Sometimes a kid will get by on athletic ability and physical superiority in high school, only to find that they lack the more cerebral aspects of the game required at the college level, where almost everyone is a freak athlete, thus leveling the playing field. Or maybe the coaching staff isn’t using the player in a way to maximize their strengths.

And we see the same kinds of things happen when college stars don’t make it in the NFL (see: Mike Vrabel’s time with the Steelers).

None of these make someone a bad kid.

Still, many of us are quick to jump on our computers and use our keyboards to eviscerate 18-to-22-year-old young men on the internet out of frustration because of a missed tackle or a botched assignment. The higher a recruit’s ranking, the more they feel our wrath when they don’t perform like we expect them to.

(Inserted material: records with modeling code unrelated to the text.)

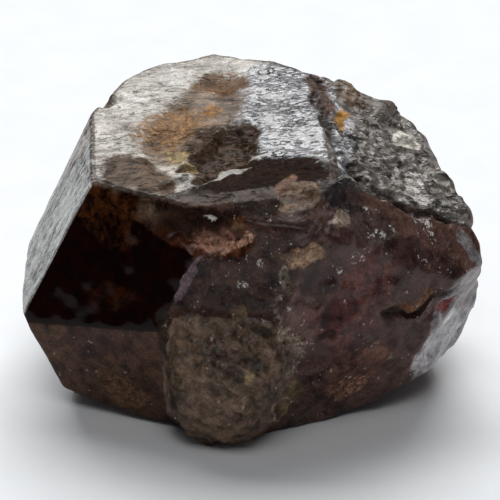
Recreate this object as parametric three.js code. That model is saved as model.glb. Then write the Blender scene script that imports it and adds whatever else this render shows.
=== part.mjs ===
// A rough, uncut zircon crystal grown as one piece: flat crystal faces at the front left and on
// top, an etched hollow in the top, a granular shoulder at the back right, a broken right side
// and a rounded lump low at the front.  Millimetres, +Z up, resting on z = 0.
//
// The stone is described by one distance function.  The flat faces are planes, hollows and bumps
// are patches pressed into them or raised from them, and cracks are seams.  A ball of small
// triangles is then moved along its own rays onto that surface.
import * as THREE from 'three';
import { mergeVertices } from 'three/addons/utils/BufferGeometryUtils.js';

// ---------------------------------------------------------------- driving dimensions

/** Middle of the crystal while it is being shaped: every ray starts here. */
const MIDDLE = new THREE.Vector3(0, 0, 8.4);

/** Final shift that centres the crystal over the origin. */
const SET_DOWN = new THREE.Vector3(-0.06, -2.32, 0);

/** Steps along each side of the ball's twenty triangles: 20 x steps x steps small ones. */
const BALL_STEPS = 22;

/** How softly two crystal faces meet, and how softly the lump's own faces do. */
const EDGE_WEAR = 0.09;
const LUMP_WEAR = 0.5;

/** How softly the lump and the knob grow out of the body. */
const LUMP_BLEND = 0.5;
const KNOB_BLEND = 0.3;

/** How far the hidden back, the chipped foot and the underside lie from the middle. */
const BACK_REACH = 13.25;
const FOOT_REACH = 13.5;
const UNDER_REACH = 9.25;

/** Like faces in a ring: one height angle and one distance, several compass directions. */
function ring(name, height, distance, compasses) {
  return Object.fromEntries(compasses.map((compass, i) => [`${name}${i + 1}`, [compass, height, distance]]));
}

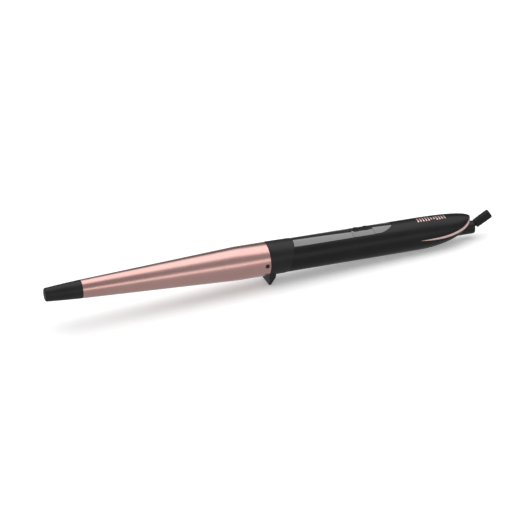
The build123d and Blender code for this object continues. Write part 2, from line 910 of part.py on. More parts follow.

Curtis Grant did not give himself five stars.

Whatever happens, what we expect will have nothing to do with it.

He’s a kid playing football for the team representing the university we love. Despite his number of stars, he didn’t earn a starting spot until his junior season. He played OK. As Ohio State fans, we are not OK with “OK.” And I’m not suggesting we should be. But that’s our own problem, not Grant’s.

Now he enters his senior year.

Grant is on the Butkus Award watch list, which means absolutely nothing other than he is an athlete starting on a team that is expected (there’s that word again) to do well this season.

Ohio State fans have been largely cold on Grant through his career so far. He has one season left to make an indelible impression. He’s a big, strong kid who is working hard to do his best for himself and his teammates. He's trying to succeed and help his team do the same.

He might come through, playing well enough to actually win the Butkus Award, and possibly restoring Ohio State’s defense to its former glory.

Or, he may not. Whatever happens, what we expect will have nothing to do with it.

Curtis Grant did not give himself five stars. But he can still earn them himself with a stellar final campaign.

And maybe we should watch and appreciate him (and others like him) for whatever contributions he makes to the tapestry called Ohio State football; and not try to hold him up to standards we arbitrarily assigned to him based on recruiting rankings.